The Holiday Season is here and coming with this joyous season are the various traditions we keep. Among the more venerable of these annual traditions are the handy lists of talking points provided by the Democratic National Convention and assorted left wing groups for the aid of young progressives who might want to ruin a holiday gathering with friends and family by starting arguments over politics.
The holiday season is filled with food, traveling, and lively discussions with Republican relatives about politics sometimes laced with statements that are just not true. Here are the most common myths spouted by your family members who spend too much time listening to Rush Limbaugh and the perfect response to each of them.
These talking points are arranged by subject in the form of simple scripts to use in response to statements by a Republican uncle. These subjects include Obamacare, climate change, immigration, “equality”. and various presidential candidates. Thus if the Republican uncle says something like:
We should repeal Obamacare.
They provide a handy response.
Nearly 1 in 3 Americans who were uninsured a few years ago have coverage today — that’s more than 17 million people. If the ACA were repealed, millions of Americans would lose access to quality, affordable healthcare. And none of the Republican candidates for president have a plan to solve that problem.
There are smiley faces and frowny faces to ensure that the young progressive doesn’t become confused over which line to use.
I don’t know what someone is supposed to do if the Republican uncle departs from the script by using different arguments or answering the responses with facts of his own. For instance, the Republican uncle might note that if Obamacare has provided coverage for 1 in 3 uninsured Americans, this means that 2 in 3, a majority for the progressives who might not understand math, are still not covered, hardly a rousing success, not to mention that Obamacare co-ops in Oregon and Colorado have collapsed putting the future of the whole program in jeopardy. For climate change we have:
Climate change is just a liberal scare tactic.
And the response:
Why are conservatives more likely to believe that climate change is a conspiracy than to acknowledge what 97% of climate scientists-and the majority of Americans-believe? Climate change is real, and it’s man made. The Republican presidential field is living in denial.
He might point out that citing polls of climate scientists or the the general population is worthless unless you know how the poll was conducted, what were the precise questions were, how large was the sample size, etc. He might also point out that the same sort of dodgy statistical methods were used to generate the 97 % consensus as Michael Mann’s infamous hockey stick, and given their past history of scientific malpractice and outright deception, there is no reason to believe anything that the proponents of climate hysteria have to say.
I don’t think that the people who have written these scripts have had very much real contact with their Republican uncles. They mostly seem to be set up to deal with strawmen or a liberal’s caricature of what a conservative might say. They have a section on Jeb Bush. I have never heard any conservative who supports Jeb Bush’s candidacy. I am not really sure who wants him for president, except for a group of big donors who are RINOs.

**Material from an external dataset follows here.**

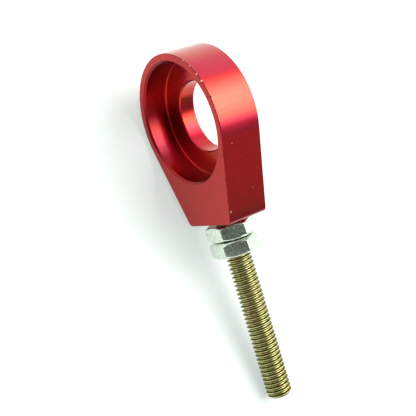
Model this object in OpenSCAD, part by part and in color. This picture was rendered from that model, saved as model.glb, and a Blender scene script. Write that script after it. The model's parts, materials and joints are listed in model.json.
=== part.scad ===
// Motorcycle chain adjuster: a flat milled block that the rear axle passes through, a threaded stud
// screwed into its base, and two thin hex nuts that set and lock the chain's tension.
// Millimetres. The origin is on the axle hole's axis, in the plane of the block's back face.
// +Y runs along the axle hole, out of the back face. The recess opens towards -Y.
// The part lies on its side: the ring and the stud's far end both touch the surface below.

/* [Block] */
// Outside diameter of the round end
ring_d = 31; // [29.5:0.5:40]
// Thickness of the block, front face to back face
block_t = 10; // [9:0.5:16]
// Distance from the axle hole's axis to the flat base
base_reach = 23.5; // [22.5:0.5:40]
// Width of the flat base, measured to its sharp corners
base_w = 16.5; // [14:0.5:26]
// Radius of the two corners of the base
corner_r = 1.2; // [0.3:0.1:3]

/* [Axle seat] */
// Diameter of the hole that the axle passes through
axle_hole_d = 16; // [10:0.5:20]
// Chamfer at both ends of the axle hole
axle_hole_chamfer = 0.25; // [0.1:0.05:0.6]
// Diameter of the recess in the front face
recess_d = 27; // [22:0.5:27.5]
// Depth of the recess
recess_depth = 6; // [2:0.5:7.5]
// Chamfer round the mouth of the recess
recess_chamfer = 0.45; // [0.1:0.05:0.6]

/* [Stud] */
// Diameter over the crests of the stud's thread
thread_d = 5.9; // [3.9:0.1:7.9]
// Pitch of the thread
thread_pitch = 1; // [0.7:0.05:1.25]
// Depth of the thread, crest to root
thread_depth = 0.6; // [0.3:0.05:0.7]
// Length of stud that stands out of the base
stud_free = 42.7; // [20:0.1:90]
// Depth that the stud is screwed into the base
stud_seat = 8; // [4:0.5:8]
// Chamfer at each end of the stud
stud_chamfer = 0.7; // [0.2:0.05:1]
// Radial gap between the stud's crests and the hole it is screwed into
seat_gap = 0.03; // [0.02:0.01:0.1]
// Countersink where that hole opens in the base
seat_countersink = 0.4; // [0.1:0.05:0.5]

/* [Nuts] */
// Distance across the flats of each nut
nut_af = 10; // [9.5:0.5:14]
// Thickness of each nut
nut_h = 3.6; // [2.4:0.1:6]
// Width of the step from the flats in to the flat ring on each face
nut_face_inset = 0.3; // [0.1:0.05:0.5]
// Angle of the corner chamfer, from the nut's face
nut_chamfer_angle = 30; // [15:1:35]
// Countersink at both ends of the nut's bore
nut_countersink = 0.35; // [0.1:0.05:0.5]
// Radial gap between the stud's crests and the nut's bore
nut_bore_gap = 0.05; // [0.02:0.01:0.1]
// Gap between the base and the adjusting nut
adjusting_nut_gap = 0.6; // [0.1:0.1:3]
// Gap between the two nuts
lock_nut_gap = 0.25; // [0.1:0.05:3]
// Turn of the adjusting nut about the stud, in degrees
adjusting_nut_turn = 57; // [0:1:59]
// Turn of the lock nut about the stud, in degrees
lock_nut_turn = 2; // [0:1:59]

/* [Hidden] */
$fn = 96;
// How far a cutter runs past the face it cuts
past = 1;
// How far the ends of the block's flats are sunk into the rounds they meet, so that the solids join cleanly
sink = 0.001;
// The stud's axis runs midway between the block's faces
stud_y = -block_t / 2;
// Where the stud starts inside the block, and its whole length
stud_start = base_reach - stud_seat;
stud_length = stud_seat + stud_free;
// The last full crest, which rests on the surface below
last_crest = base_reach + stud_free - stud_chamfer;
// Slope of the stud when the ring and the last crest touch the same surface
lean = asin(ring_d / 2 / norm([last_crest, thread_d / 2])) - atan2(thread_d / 2, last_crest);
// Angle at the axle, from the stud to the point where each flat meets the ring
tangent_angle = atan2(base_w / 2, base_reach) + acos(ring_d / 2 / norm([base_reach, base_w / 2]));
// Length that the rounding of a base corner takes off each of the two sides it joins
corner_cut = corner_r / tan(90 - tangent_angle / 2);
// Share of the pitch on each side of a groove that belongs to its crest, and half the root's share
crest_share = 1 / 16;
root_share = 1 / 12;
// Radii of the nuts' corners and bores
nut_corner_r = nut_af / 2 / cos(30);
nut_bore_r = thread_d / 2 + nut_bore_gap;
// Where each nut starts, along the stud
adjusting_nut_x = base_reach + adjusting_nut_gap;
lock_nut_x = adjusting_nut_x + nut_h + lock_nut_gap;

// Lays a piece down with the rest of the part, resting on the ring and on the end of the stud
module laid_down() {
    rotate([0, lean, 0]) children();
}

// Runs a shape that is built upwards along the stud's axis instead, starting x from the axle
module on_stud(x, turn = 0) {
    translate([x, stud_y, 0]) rotate([0, 90, 0]) rotate([0, 0, turn]) children();
}

// Round cutter along the axle's axis, from y0 to y1
module axle_cut(d, y0, y1) {
    translate([0, y1, 0]) rotate([90, 0, 0]) cylinder(h = y1 - y0, d = d);
}

// Chamfer c on the edge of a hole of diameter d, in a face at y that looks along dir
module axle_mouth(d, y, dir, c) {
    translate([0, y + dir * past, 0]) rotate([dir * 90, 0, 0])
        cylinder(h = c + past, r1 = d / 2 + c + past, r2 = d / 2);
}

// The block before it is bored: the ring, the two flats tangent to it, and the base with round corners
module blank() {
    outward = [cos(tangent_angle), sin(tangent_angle)];
    touch = (ring_d / 2 - sink) * outward;
    corner = [base_reach, base_w / 2];
    on_flat = corner + corner_cut * [-outward.y, outward.x] - sink * outward;
    on_base = corner - [0, corner_cut];
    rotate([90, 0, 0]) {
        cylinder(h = block_t, d = ring_d);
        linear_extrude(block_t) polygon([
            [0, 0], touch, on_flat, on_base,
            [on_base.x, -on_base.y], [on_flat.x, -on_flat.y], [touch.x, -touch.y]
        ]);
        for (side = [-1, 1])
            translate([base_reach - corner_r, side * on_base.y, 0]) cylinder(h = block_t, r = corner_r);
    }
}

module block() {
    seat_r = thread_d / 2 + seat_gap;
    floor_y = recess_depth - block_t;
    color("firebrick") laid_down() difference() {
        blank();
        axle_cut(axle_hole_d, -block_t - past, past);
        axle_mouth(axle_hole_d, 0, 1, axle_hole_chamfer);
        axle_mouth(axle_hole_d, floor_y, -1, axle_hole_chamfer);
        axle_cut(recess_d, -block_t - past, floor_y);
        axle_mouth(recess_d, -block_t, -1, recess_chamfer);
        on_stud(stud_start) cylinder(h = stud_seat + past, r = seat_r);
        on_stud(base_reach - seat_countersink)
            cylinder(h = seat_countersink + past, r1 = seat_r, r2 = seat_r + seat_countersink + past);
    }
}

// Half section of the stud: a chamfer at each end and one groove for each turn of the thread
module stud_section() {
    r = thread_d / 2;
    turns = floor((stud_length - 2 * stud_chamfer) / thread_pitch);
    first_turn = (stud_length - turns * thread_pitch) / 2;
    groove = [
        [crest_share, 0], [0.5 - root_share, thread_depth],
        [0.5 + root_share, thread_depth], [1 - crest_share, 0]
    ];
    polygon(concat(
        [[0, 0], [r - stud_chamfer, 0], [r, stud_chamfer]],
        [for (i = [0:turns - 1]) for (p = groove) [r - p.y, first_turn + (i + p.x) * thread_pitch]],
        [[r, stud_length - stud_chamfer], [r - stud_chamfer, stud_length], [0, stud_length]]
    ));
}

// The thread is drawn as rings at its pitch, so that every face of it is a true cone or cylinder
module stud() {
    color("darkkhaki") laid_down() on_stud(stud_start) rotate_extrude() stud_section();
}

// Thin hex nut: a hexagon whose corners are turned off at both faces, with a countersunk bore
module thin_nut() {
    face_r = nut_af / 2 - nut_face_inset;
    rim_r = nut_corner_r + nut_face_inset;
    rise = (rim_r - face_r) * tan(nut_chamfer_angle);
    mouth_r = nut_bore_r + nut_countersink;
    difference() {
        intersection() {
            cylinder(h = nut_h, r = nut_corner_r, $fn = 6);
            rotate_extrude() polygon([
                [0, 0], [face_r, 0], [rim_r, rise], [rim_r, nut_h - rise], [face_r, nut_h], [0, nut_h]
            ]);
        }
        rotate_extrude() polygon([
            [0, -past], [mouth_r + past, -past], [nut_bore_r, nut_countersink],
            [nut_bore_r, nut_h - nut_countersink], [mouth_r + past, nut_h + past], [0, nut_h + past]
        ]);
    }
}

module adjusting_nut() {
    color("lightgrey") laid_down() on_stud(adjusting_nut_x, adjusting_nut_turn) thin_nut();
}

module lock_nut() {
    color("silver") laid_down() on_stud(lock_nut_x, lock_nut_turn) thin_nut();
}

block();
stud();
adjusting_nut();
lock_nut();
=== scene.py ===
"""Looks of a motorcycle chain adjuster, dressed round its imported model.

Everything is in metres. A piece is shaped in the adjuster's own frame, where x runs along the
stud, y along the axle and z across, with the axle's axis at the origin and the back face at y = 0.
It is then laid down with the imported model: the ring and the stud's far end rest on the surface.
"""

from __future__ import annotations

import json
import logging
import math
from dataclasses import dataclass
from enum import Enum, IntEnum
from typing import Any, Callable, Sequence, Union

import bmesh
import bpy
import numpy as np
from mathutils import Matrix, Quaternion, Vector


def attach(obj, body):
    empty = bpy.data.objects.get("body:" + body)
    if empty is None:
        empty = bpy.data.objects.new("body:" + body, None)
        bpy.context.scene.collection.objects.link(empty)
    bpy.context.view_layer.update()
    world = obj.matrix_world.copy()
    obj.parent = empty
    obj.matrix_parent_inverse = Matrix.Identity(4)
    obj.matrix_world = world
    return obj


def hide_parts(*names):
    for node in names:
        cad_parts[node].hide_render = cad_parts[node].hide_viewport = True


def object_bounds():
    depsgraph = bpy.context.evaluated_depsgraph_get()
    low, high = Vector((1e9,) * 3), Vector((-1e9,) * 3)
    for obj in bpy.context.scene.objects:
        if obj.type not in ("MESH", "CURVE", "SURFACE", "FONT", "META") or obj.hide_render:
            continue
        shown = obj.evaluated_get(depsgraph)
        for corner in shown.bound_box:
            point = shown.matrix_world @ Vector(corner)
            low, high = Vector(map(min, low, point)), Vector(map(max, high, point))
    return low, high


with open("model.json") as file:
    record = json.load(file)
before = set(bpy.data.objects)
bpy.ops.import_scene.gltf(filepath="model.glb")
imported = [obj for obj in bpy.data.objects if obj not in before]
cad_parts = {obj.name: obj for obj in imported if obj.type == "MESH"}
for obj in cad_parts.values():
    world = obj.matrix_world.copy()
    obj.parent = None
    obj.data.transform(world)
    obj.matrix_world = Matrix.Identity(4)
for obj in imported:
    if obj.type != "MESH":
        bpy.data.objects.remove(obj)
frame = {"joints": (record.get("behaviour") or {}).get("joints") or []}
cad_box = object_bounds()

log = logging.getLogger("chain_adjuster")

MM = 0.001
MERGE = 0.0005 * MM
Colour = tuple[float, float, float]
Value = Union["Wire", float, int]

# Sizes that more than one piece is made to, and the gaps between the pieces
THICKNESS = 10.0 * MM
AXIS_Y = -THICKNESS / 2
BASE_REACH = 23.5 * MM
SEAT_DEPTH = 8.0 * MM
CREST_R = 2.95 * MM
NUT_HEIGHT = 3.6 * MM
SEAT_GAP = 0.03 * MM
BORE_GAP = 0.05 * MM
ADJUSTING_NUT_GAP = 0.6 * MM
LOCK_NUT_GAP = 0.25 * MM


class Slot(str, Enum):
    """The record's material slots."""

    BLOCK = "red_anodised"
    STUD = "yellow_zinc"
    NUT = "bright_zinc"


class Face(IntEnum):
    """The block's machined surfaces, in the order of its material slots.

    MATT is the front and the back. MILLED is the outer wall and its broken edges, whose dye is
    tinted round the wall as painted highlight and shade. TURNED is the axle hole with the
    recess's floor. BORED is the recess's wall and the base's tapped face, whose darker dye is
    painted shade.
    """

    MATT = 0
    MILLED = 1
    TURNED = 2
    BORED = 3


# Shader maths


class Wire:
    """A value on its way through a material, which Python's operators can work with."""

    def __init__(self, bench: "Bench", socket: bpy.types.NodeSocket) -> None:
        """Wraps an output socket of one of the bench's nodes."""
        self.bench = bench
        self.socket = socket

    def _maths(self, operation: str, *values: Value) -> "Wire":
        """Adds one Math node.

        Args:
            operation: the node's operation.
            values: its inputs, in order.

        Returns:
            The node's result.
        """
        inputs = dict(enumerate(values))
        return self.bench.wire("ShaderNodeMath", {"operation": operation}, inputs)

    def __add__(self, other: Value) -> "Wire":
        """Sum of two values."""
        return self._maths("ADD", self, other)

    def __radd__(self, other: Value) -> "Wire":
        """Sum, with the number on the left."""
        return self._maths("ADD", other, self)

    def __sub__(self, other: Value) -> "Wire":
        """Difference of two values."""
        return self._maths("SUBTRACT", self, other)

    def __rsub__(self, other: Value) -> "Wire":
        """Difference, with the number on the left."""
        return self._maths("SUBTRACT", other, self)

    def __mul__(self, other: Value) -> "Wire":
        """Product of two values."""
        return self._maths("MULTIPLY", self, other)

    def __rmul__(self, other: Value) -> "Wire":
        """Product, with the number on the left."""
        return self._maths("MULTIPLY", other, self)

    def __truediv__(self, other: Value) -> "Wire":
        """Quotient of two values."""
        return self._maths("DIVIDE", self, other)

    def __rtruediv__(self, other: Value) -> "Wire":
        """Quotient, with the number on the left."""
        return self._maths("DIVIDE", other, self)

    def largest(self, other: Value) -> "Wire":
        """The larger of two values."""
        return self._maths("MAXIMUM", self, other)

    def rise(self, low: float, high: float) -> "Wire":
        """A smooth step.

        Args:
            low: where the step is 0.
            high: where it is 1. It may lie below low, and the step then falls.

        Returns:
            The step, from 0 to 1.
        """
        flip = high < low
        names = ("From Min", "From Max", "To Min", "To Max")
        ends = (high, low, 1.0, 0.0) if flip else (low, high, 0.0, 1.0)
        inputs: dict[Any, Any] = {"Value": self, **dict(zip(names, ends))}
        return self.bench.wire("ShaderNodeMapRange", {"interpolation_type": "SMOOTHSTEP"}, inputs)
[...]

I have to wonder what the actual point of all of this is. Surely they don’t really believe that someone’s Republican uncle is going to experience some sort of epiphany and conversion after hearing their Democratic nephew spout off a memorized script? Do they really imagine a life long conservative smacking his forehead and saying something like, “By God you’re right! I have been misled my whole life by Rush Limbaugh and Faux News but now thanks to you I see the light!”. Somehow I doubt it.
I suppose the real purpose this exercise is to build loyalty and conviction in the people who are already Democrats, by giving them a feeling that they are part of the team fighting for the right. The Democratic nephew can read through and recite these talking points that he already agrees with and feel that he is part of the struggle to bring social justice to America, even if he doesn’t manage to convince his Republican uncle. All sorts of organizations from cults to corporations like to use this sort of technique and I see it in fundraising e-mails from both parties; send money to us and be part of the fight.
I have a suggestion for any young progressive who might want to have a political discussion with his Republican uncle. Instead of reciting bite-sized talking points intended for idiots incapable of thinking for themselves, why not try listening to your Republican uncle. He might have good reasons for believing the things he does. If he is older, he might have life experiences more valuable and relevant than what you might read on the internet. Even if you don’t agree with everything he says, you might still learn something and might be able to better understand why you believe the things you do. Try thinking for yourself for a change. Maybe you might both learn something.